Since Chea Vichea’s murder, two more FTUWKC union leaders have also been killed in Cambodia: Ros Sovannareth in May 2004 and Hy Vuthy in February 2007.

The Cambodian authorities have failed, yet again, to arrest the culprits.

Such impunity is not confined to those perpetrating crimes against trade unionists: "Eleven journalists have been killed since the nineties and not one culprit has been arrested," says Naly Pilorge.

On 26 April 2012, environmental activist Chut Wutty was shot dead whilst accompanying journalists to a protected forest in Koh Kong province.

In a report on the culture of impunity in Cambodia, Human Rights Watch revealed that the investigation into Chut Wutty’s murder was totally devoid of credibility.

According to the same report, members of the Cambodian security forces have killed more than 300 people, including journalists and opposition politicians, since 1991.

None of these cases have been seriously investigated and no-one has been prosecuted.

Behind the façade of democracy, Cambodia continues to be one of the countries in the region where exercising fundmental rights is the most dangerous.

"We have the structures of a democracy but, in practice, the repression is similar to that of countries like Vietnam, China and Laos, where it is less veiled," says Naly Pilorge.

"In Cambodia, one has to go and see what is hidden behind the façade to understand the reality of the situation. In the world of work, for instance, hundreds of pro-government or pro-employer unions make it very difficult for the few independent unions to operate. With regard to NGOs, there are dozens of pro-government human rights organisations, as compared with no more than six legitimate ones."

The Cambodian justice system once again demonstrated its ineffectiveness in the case against former Bavet city governor, Chhouk Bandith, who shot three female workers during a protest on 20 February 2012 in the province of Svay Rieng.

On 4 March 2013, the Appeal Court upheld the very light charge of "causing involuntary bodily harm" and referred the case back to the Svay Rieng court, which had already acquitted him in 2012. Given the former governor’s power to influence this court, he is likely to get off scot-free once again.


No justice

The ITUC’s latest annual reports on trade union rights violations catalogue the many abuses that have been committed by employers and the authorities without any kind of justice being delivered.

"The legislation establishes a fine equal to a maximum of 90 days’ wages, a maximum prison term of one month or a combination of both penalties for acts of discrimination against trade unions.

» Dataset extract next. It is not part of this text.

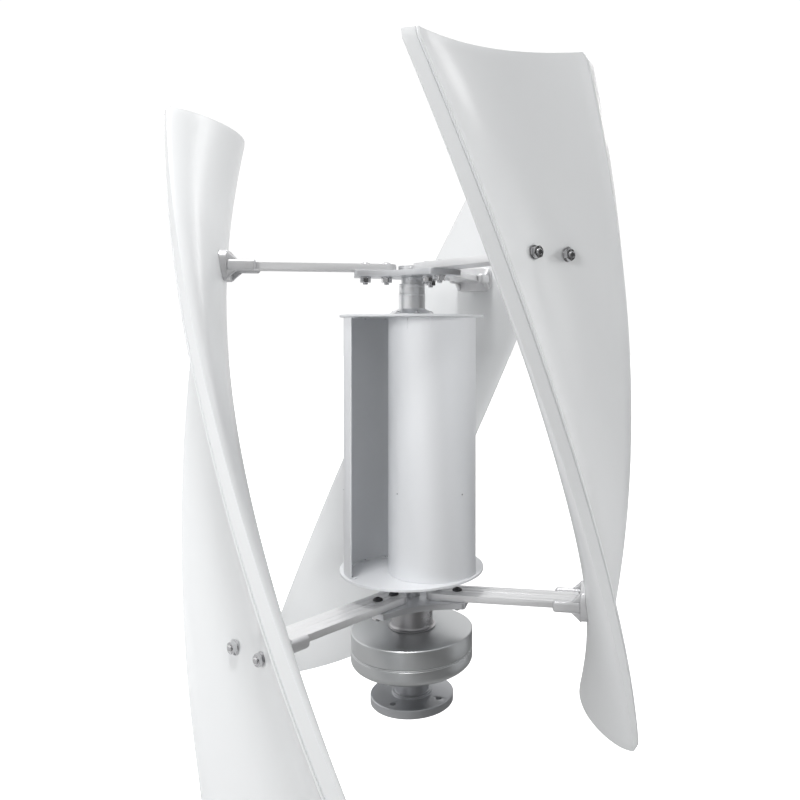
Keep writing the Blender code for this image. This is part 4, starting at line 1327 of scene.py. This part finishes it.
# ---- studio ----
@dataclass
class Studio:
    """The camera, the pale floor and the soft lights."""

    lens: float = 33.957
    place: tuple[float, float, float] = (0.12547, -1.3757, 0.6714)
    shift: tuple[float, float] = (-0.10104, -0.08699)
    floor_height: float = -0.40
    bright_side: tuple[float, float, float] = (-0.62, 0.30, 0.72)
    glossy_room: tuple[float, float] = (0.03, 1.40)
    matte_room: tuple[float, float] = (0.14, 0.50)

    def build(self) -> None:
        """Set up the camera, floor, lights and surroundings."""
        self._camera()
        self._floor()
        self._lights()

    def _camera(self) -> None:
        """The level camera in front of the turbine."""
        data = bpy.data.cameras.new("studio_camera")
        data.sensor_width = 36.0
        data.lens = self.lens
        data.shift_x, data.shift_y = self.shift
        camera = bpy.data.objects.new("studio_camera", data)
        camera.location = self.place
        camera.rotation_euler = (math.pi / 2, 0.0, 0.0)
        bpy.context.scene.collection.objects.link(camera)
        bpy.context.scene.camera = camera

    def _floor(self) -> None:
        """A wide pale floor."""
        bpy.ops.object.select_all(action="DESELECT")
        bpy.ops.mesh.primitive_plane_add(size=60.0, location=(0, 0, self.floor_height))
        floor = bpy.context.object
        floor.name = "pale_floor"
        mat = bpy.data.materials.new("pale_floor")
        mat.use_nodes = True
        tree = mat.node_tree
        shader = tree.nodes["Principled BSDF"]
        feed(tree, shader, {"Base Color": (0.62, 0.62, 0.62, 1.0), "Roughness": 0.9})
        glow = add_node(tree, "Emission", {"Strength": 1.0})
        split = add_node(tree, "SeparateXYZ", {0: add_node(tree, "TexCoord").outputs["Object"]})
        fade = add_node(tree, "MapRange", {"From Min": -0.8, "From Max": 0.9, "To Min": 0.62, "To Max": 0.16,
                                           "Value": split.outputs["X"]})
        mirrored = add_node(tree, "Emission", {"Strength": fade.outputs["Result"]})
        lit = add_node(tree, "AddShader", {0: shader.outputs["BSDF"], 1: glow.outputs["Emission"]})
        self._by_ray(tree, shader.outputs["BSDF"], mirrored.outputs["Emission"], lit.outputs["Shader"],
                     tree.nodes["Material Output"])
        floor.data.materials.append(mat)

    def _lights(self) -> None:
        """A bright side and a dim side all round, soft lights, and lights for the sheet and the blades alone."""
        world = bpy.data.worlds.new("studio_world")
        world.use_nodes = True
        tree = world.node_tree
        backdrop = tree.nodes["Background"]
        feed(tree, backdrop, {"Color": (1.0, 1.0, 1.0, 1.0), "Strength": 1.05})
        glossy = self._room(tree, self.bright_side, self.glossy_room)
        matte = self._room(tree, (0.0, 0.0, 1.0), self.matte_room)
        self._by_ray(tree, matte, glossy, backdrop.outputs["Background"], tree.nodes["World Output"])
        bpy.context.scene.world = world
        bpy.context.scene.view_settings.view_transform = "Standard"
        self._area("key_light", (-0.5, -1.2, 5.0), (0.0, 0.0, 0.40), (0.7, 0.7), 112.0)
        front = self._area("front_light", (-1.3, -2.4, 1.3), (0.0, 0.0, 0.5), (0.8, 0.8), 30.0)
        side = self._area("side_light", (2.6, 0.1, 0.9), (-0.2, 0.0, 0.55), (1.2, 1.2), 30.0)
        front.visible_glossy = False
        side.visible_glossy = False
        patch = self._area("patch_light", (2.66, -0.04, 2.5), (0.09, -0.39, 1.0), (0.5, 0.5), 5.0)
        strip = self._area("strip_light", (1.46, 1.70, 2.4), (-0.34, -0.12, 0.87), (0.18, 1.6), 9.0)
        sheet = self._area("sheet_light", (-2.2, -2.0, 0.9), (0.0, 0.0, 0.4), (0.8, 0.8), 14.0)
        sheet.visible_glossy = False
        sheet.light_linking.receiver_collection = self._named(
            "sheet_pieces", ("folded_scoop", "lower_rimmed", "upper_rimmed"))
        for light in (patch, strip):
            light.visible_diffuse = False
            light.light_linking.receiver_collection = self._named("blade_pieces", ("moulded_blade",))

    @staticmethod
    def _named(name: str, starts: tuple[str, ...]) -> bpy.types.Collection:
        """A collection of the pieces whose names start in one way, for the lights that reach only those."""
        chosen = bpy.data.collections.new(name)
        for obj in bpy.context.scene.objects:
            if obj.name.startswith(starts):
                chosen.objects.link(obj)
        return chosen

    @staticmethod
    def _by_ray(tree: bpy.types.NodeTree, matte: bpy.types.NodeSocket, glossy: bpy.types.NodeSocket,
                seen: bpy.types.NodeSocket, output: bpy.types.Node) -> None:
        """Show matte rays, glossy rays and the camera each a shader of its own.

        Args:
            tree: the nodes.
            matte: the shader for all other rays.
            glossy: the shader for glossy rays.
            seen: the shader for the camera.
            output: the node that takes the choice.
        """
        ray = add_node(tree, "LightPath").outputs
        kind = add_node(tree, "MixShader", {"Fac": ray["Is Glossy Ray"], 1: matte, 2: glossy})
        choice = add_node(tree, "MixShader", {"Fac": ray["Is Camera Ray"], 1: kind.outputs["Shader"], 2: seen})
        feed(tree, output, {"Surface": choice.outputs["Shader"]})

    @staticmethod
    def _room(tree: bpy.types.NodeTree, way: Sequence[float], ends: tuple[float, float]) -> bpy.types.NodeSocket:
        """Surroundings that go softly from dim to bright along a direction.

        Args:
            tree: the world's nodes.
            way: the direction of the bright end.
            ends: strength at the dim end and at the bright end.

        Returns:
            The background's socket.
        """
        where = add_node(tree, "TexCoord").outputs["Generated"]
        lean = add_node(tree, "VectorMath", {0: where, 1: way}, operation="DOT_PRODUCT")
        spread = add_node(tree, "MapRange", {"From Min": -0.75, "From Max": 0.85, "To Min": ends[0],
                                             "To Max": ends[1], "Value": lean.outputs["Value"]},
                          interpolation_type="SMOOTHSTEP")
        return add_node(tree, "Background", {"Strength": spread.outputs["Result"]}).outputs["Background"]

    @staticmethod
    def _area(name: str, place: Sequence[float], aim: Sequence[float], size: tuple[float, float],
              power: float) -> bpy.types.Object:
        """One soft area light.

        Args:
            name: the light's name.
            place: where it stands.
            aim: the point it faces.
            size: its width and height.
            power: its power in watts.

        Returns:
            The light.
        """
        data = bpy.data.lights.new(name, "AREA")
        data.shape = "RECTANGLE"
        data.size, data.size_y = size
        data.energy = power
        light = bpy.data.objects.new(name, data)
        light.location = place
        light.rotation_euler = (Vector(aim) - Vector(place)).to_track_quat("-Z", "Y").to_euler()
        bpy.context.scene.collection.objects.link(light)
        return light


# ---- the whole ----
def dress_frame() -> None:
    """Give the CAD nodes that stay their finishes."""
    for node, finish in CAD_FINISHES.items():
        obj = FRAME["nodes"][node]
        obj.data.materials.clear()
        obj.data.materials.append(finish.material())


def main() -> None:
    """Build every sub-assembly, then the studio."""
    logging.basicConfig(level=logging.INFO, format="%(message)s")
    bpy.ops.object.select_all(action="DESELECT")
    hardware = Hardware()
    blades = Blades()
    levels = [ArmSet("lower", blades, hardware), ArmSet("upper", blades, hardware)]
    seats = [seat for level in levels for seat in level.stud_seats()]
    blades.build(seats)
    for level in levels:
        level.build()
    ScoopRotor(hardware).build()
    ShaftStack(hardware).build()
    Generator(hardware).build()
    dress_frame()
    Studio().build()


if __name__ == "__main__":
    main()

Such penalties have never been applied to a single employer in Cambodia," says Tola Moeun.

The reason for this impunity is the total lack of independence of the Cambodian justice system.

"In cases where the two parties in a dispute have the same socio-economic status, have no connections in high places and no way of putting pressure on the courts, the judges and prosecutors occasionally interpret the laws correctly," notes Naly Pilorge.

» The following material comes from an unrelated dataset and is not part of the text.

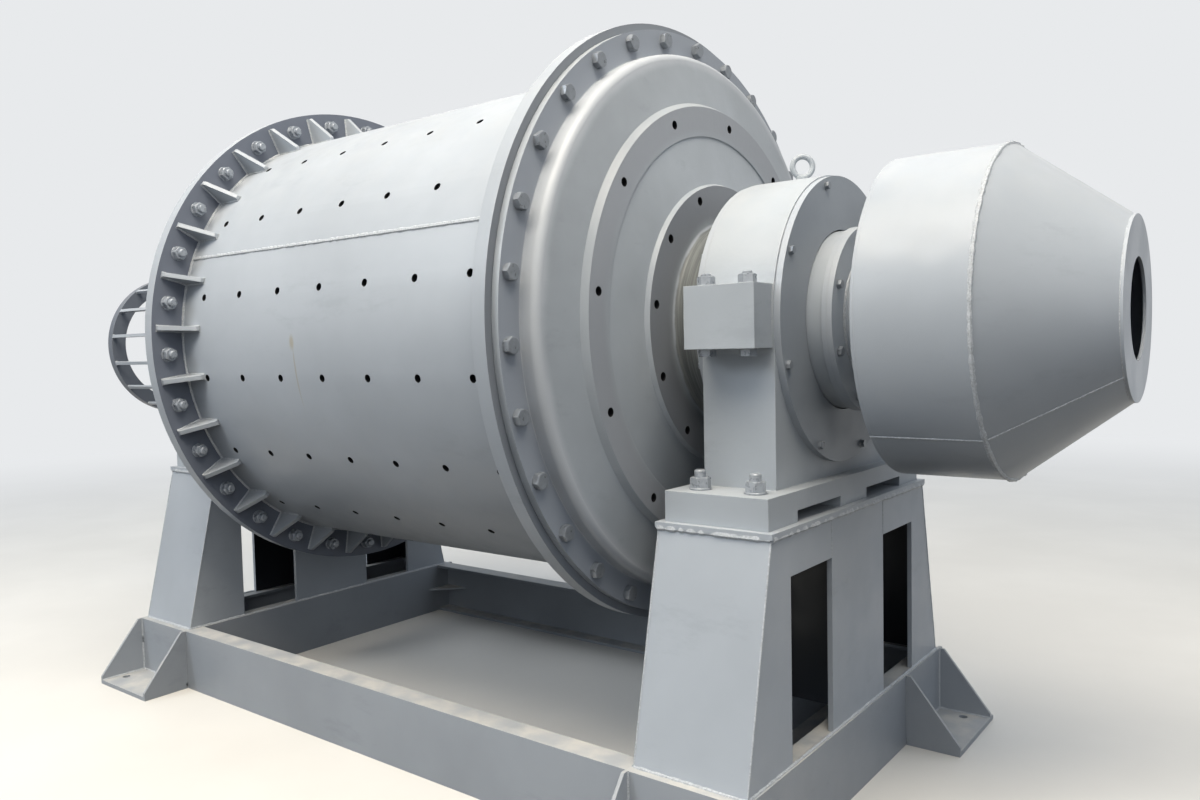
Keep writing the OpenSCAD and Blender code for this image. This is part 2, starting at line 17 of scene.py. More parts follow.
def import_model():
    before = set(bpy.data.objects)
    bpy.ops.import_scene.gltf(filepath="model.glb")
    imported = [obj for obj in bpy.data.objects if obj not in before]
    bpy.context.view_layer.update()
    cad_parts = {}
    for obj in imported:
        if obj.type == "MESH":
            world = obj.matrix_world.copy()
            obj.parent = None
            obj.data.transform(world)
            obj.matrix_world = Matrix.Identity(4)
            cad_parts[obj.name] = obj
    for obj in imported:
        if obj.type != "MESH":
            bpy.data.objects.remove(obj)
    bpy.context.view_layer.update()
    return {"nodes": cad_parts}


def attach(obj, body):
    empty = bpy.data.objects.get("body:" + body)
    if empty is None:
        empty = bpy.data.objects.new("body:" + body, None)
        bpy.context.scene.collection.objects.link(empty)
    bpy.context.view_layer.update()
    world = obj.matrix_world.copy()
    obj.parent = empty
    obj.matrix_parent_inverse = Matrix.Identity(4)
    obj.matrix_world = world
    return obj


LOG = logging.getLogger("grinding_mill")

Socket = bpy.types.NodeSocket
Finish = bpy.types.Material
Colour = tuple[int, int, int]
Triple = tuple[float, float, float]
Rgba = tuple[float, float, float, float]
Feed = Socket | float | tuple  # what may feed a socket
Spot = tuple[Vector, Vector]   # a point, and the way that what sits on it faces

GREY: Colour = (161, 167, 174)
CAST_GREY: Colour = (160, 166, 172)
BASE_GREY: Colour = (150, 155, 161)
# painted shade: the near black that fills the insides of bolt holes
HOLE_SHADE: Colour = (26, 27, 29)


class End(Enum):
    """The two ends of the drum; the value is the end's side along the shaft."""

    FEED = 1
    DISCHARGE = -1

    @property
    def word(self) -> str:
        """The end's name as the nodes spell it."""
        return self.name.lower()


class Body(Enum):
    """The two bodies of the frame that a piece may ride on."""

    DRUM = "drum"
    STAND = "stand"


@dataclass(frozen=True)
class Shaft:
    """The drum's shaft: where its middle is, and how places on it are found."""

    mid_x: float = 0.161
    height: float = 1.810
    bearing_x: float = 1.640

    def at(self, end: End, x: float, radius: float, angle: float) -> Vector:
        """Finds a point around the shaft.

        Args:
            end: The end that the distance runs to.
            x: Distance from the drum's middle.
            radius: Distance from the shaft.
            angle: Degrees up from the front.

        Returns:
            The point in the frame.
        """
        turn = math.radians(angle)
        return Vector((self.mid_x + end.value * x, -radius * math.cos(turn), self.height + radius * math.sin(turn)))

    def outward(self, angle: float) -> Vector:
        """The direction straight out from the shaft at an angle up from the front."""
        turn = math.radians(angle)
        return Vector((0.0, -math.cos(turn), math.sin(turn)))

    def along(self, end: End) -> Vector:
        """The direction along the shaft towards an end."""
        return Vector((end.value, 0.0, 0.0))

    def over_bearing(self, end: End, x: float, y: float, z: float) -> Vector:
        """A point by a bearing: x runs away from the drum from the bearing's middle, z up from the floor."""
        return Vector((self.mid_x + end.value * (self.bearing_x + x), y, z))


SHAFT = Shaft()
HEX_CROWN = 0.475               # radius of a bolt head's flat top, as a share of its width across flats
HEX_CHAMFER = math.radians(30)  # slope of the cone that is turned on its corners
ACROSS_SHAFT: Triple = (0.0, 1.0, 1.0)


def standing(point: Vector, outward: Vector, turn: float = 0.0) -> Matrix:
    """Places a shape that is drawn along +Z.

    Args:
        point: Where its foot goes.
        outward: Where its +Z goes.
        turn: Degrees that it is turned about its own axis.

    Returns:
        The matrix that puts it there.
    """
    facing = outward.to_track_quat("Z", "Y").to_matrix().to_4x4()
    return Matrix.Translation(point) @ facing @ Matrix.Rotation(math.radians(turn), 4, "Z")


def placed(name: str, data: bpy.types.ID, pose: Matrix = Matrix.Identity(4)) -> bpy.types.Object:
    """A new object in the scene, at its pose."""
    obj = bpy.data.objects.new(name, data)
    obj.matrix_world = pose
    bpy.context.scene.collection.objects.link(obj)
    return obj


@dataclass(frozen=True)
class Weld:
    """How a weld bead is laid: its mean radius, the length of a ripple, and the share by which its radius varies."""

    radius: float
    ripple: float = 0.014
    uneven: float = 0.16


FLANGE_WELD = Weld(0.008)
SHELL_SEAM = Weld(0.0095, 0.011, 0.24)
GUSSET_WELD = Weld(0.006, 0.020)
CONE_SEAM = Weld(0.0085, 0.012, 0.26)
PLATE_SEAM = Weld(0.0042, 0.009, 0.22)
MOUTH_WELD = Weld(0.004)
NECK_WELD = Weld(0.007)
BAR_WELD = Weld(0.0045, 0.005)
RIM_WELD = Weld(0.011, 0.016, 0.28)
BASE_WELD = Weld(0.007, 0.016, 0.28)
CORNER_WELD = Weld(0.0035, 0.016)
WALL_SEAM = Weld(0.0028)
BRACKET_WELD = Weld(0.0055, 0.018)
BRACKET_FOOT_WELD = Weld(0.006, 0.018)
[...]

"As soon as one of the two parties has connections or financial resources, the ruling goes in favour of the party best able to influence the court." The Cambodian judiciary’s complete lack of independence has also been denounced by the Special Rapporteur on the situation of human rights in Cambodia.

A new wave of repression against independent unions is expected in the days to come.

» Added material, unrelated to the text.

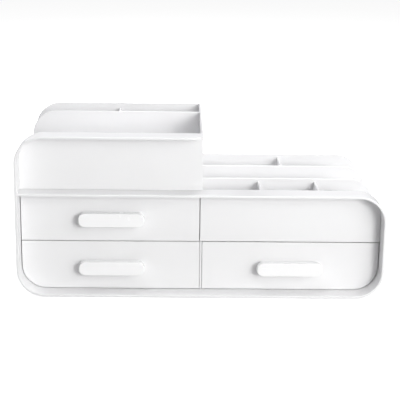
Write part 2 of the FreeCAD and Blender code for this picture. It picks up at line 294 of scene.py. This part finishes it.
class Sheet:
    """Small helper that adds and links nodes on one node tree."""

    def __init__(self, tree):
        self.tree = tree

    def node(self, kind, **values):
        made = self.tree.nodes.new(kind)
        for key, value in values.items():
            setattr(made, key, value)
        return made

    def link(self, output, target):
        self.tree.links.new(output, target)

    def maths(self, operation, first, second):
        """Two-number math node. Each input is a socket or a number."""
        made = self.node("ShaderNodeMath", operation=operation)
        for socket, value in zip(made.inputs, (first, second)):
            if isinstance(value, bpy.types.NodeSocket):
                self.link(value, socket)
            else:
                socket.default_value = value
        return made.outputs[0]

    def noise(self, vector, scale, detail=2.0, stretch=None):
        """Noise between 0 and 1 at so many features a metre."""
        if stretch:
            mapping = self.node("ShaderNodeMapping")
            mapping.inputs["Scale"].default_value = stretch
            self.link(vector, mapping.inputs["Vector"])
            vector = mapping.outputs["Vector"]
        made = self.node("ShaderNodeTexNoise")
        made.inputs["Detail"].default_value = detail
        if isinstance(scale, bpy.types.NodeSocket):
            self.link(scale, made.inputs["Scale"])
        else:
            made.inputs["Scale"].default_value = scale
        self.link(vector, made.inputs["Vector"])
        return made.outputs["Fac"]


def new_group(name, inputs, outputs):
    """Node group with named float or colour sockets."""
    tree = bpy.data.node_groups.new(name, "ShaderNodeTree")
    for socket_name, kind, default in inputs:
        socket = tree.interface.new_socket(socket_name, in_out="INPUT", socket_type=kind)
        if default is not None:
            socket.default_value = default
    for socket_name, kind in outputs:
        tree.interface.new_socket(socket_name, in_out="OUTPUT", socket_type=kind)
    sheet = Sheet(tree)
    return sheet, sheet.node("NodeGroupInput").outputs, sheet.node("NodeGroupOutput").inputs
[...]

"Over recent weeks, television stations tied to the government have being broadcasting adverts mocking the action of independent trade unions. Deputy Prime Minister Nhiek Bun Chhay has also said that it would be better for Cambodia to move towards a single union type system," reports an independent observer in Phnom Penh who wishes to remain anonymous.

"You can feel the tension rising within the government as the July parliamentary elections draw nearer.

Four trade unions – The CLC (Cambodian Labour Confederation), CCU (Cambodian Confederation of Unions), NIFTUC (National Independent Federation of Textile Unions of Cambodia) and the CUMW (Collective Union of Movement of Workers) – are calling on workers to mobilise on May Day in protest at the poverty wages in the garment sector.

They are inviting political parties to send public speakers to give their views on the matter. The ruling Cambodian People’s Party (CPP) of Prime Minister Hun Sen fears losing face on occasions like these, and will probably do everything in its power to obstruct the workers’ rally."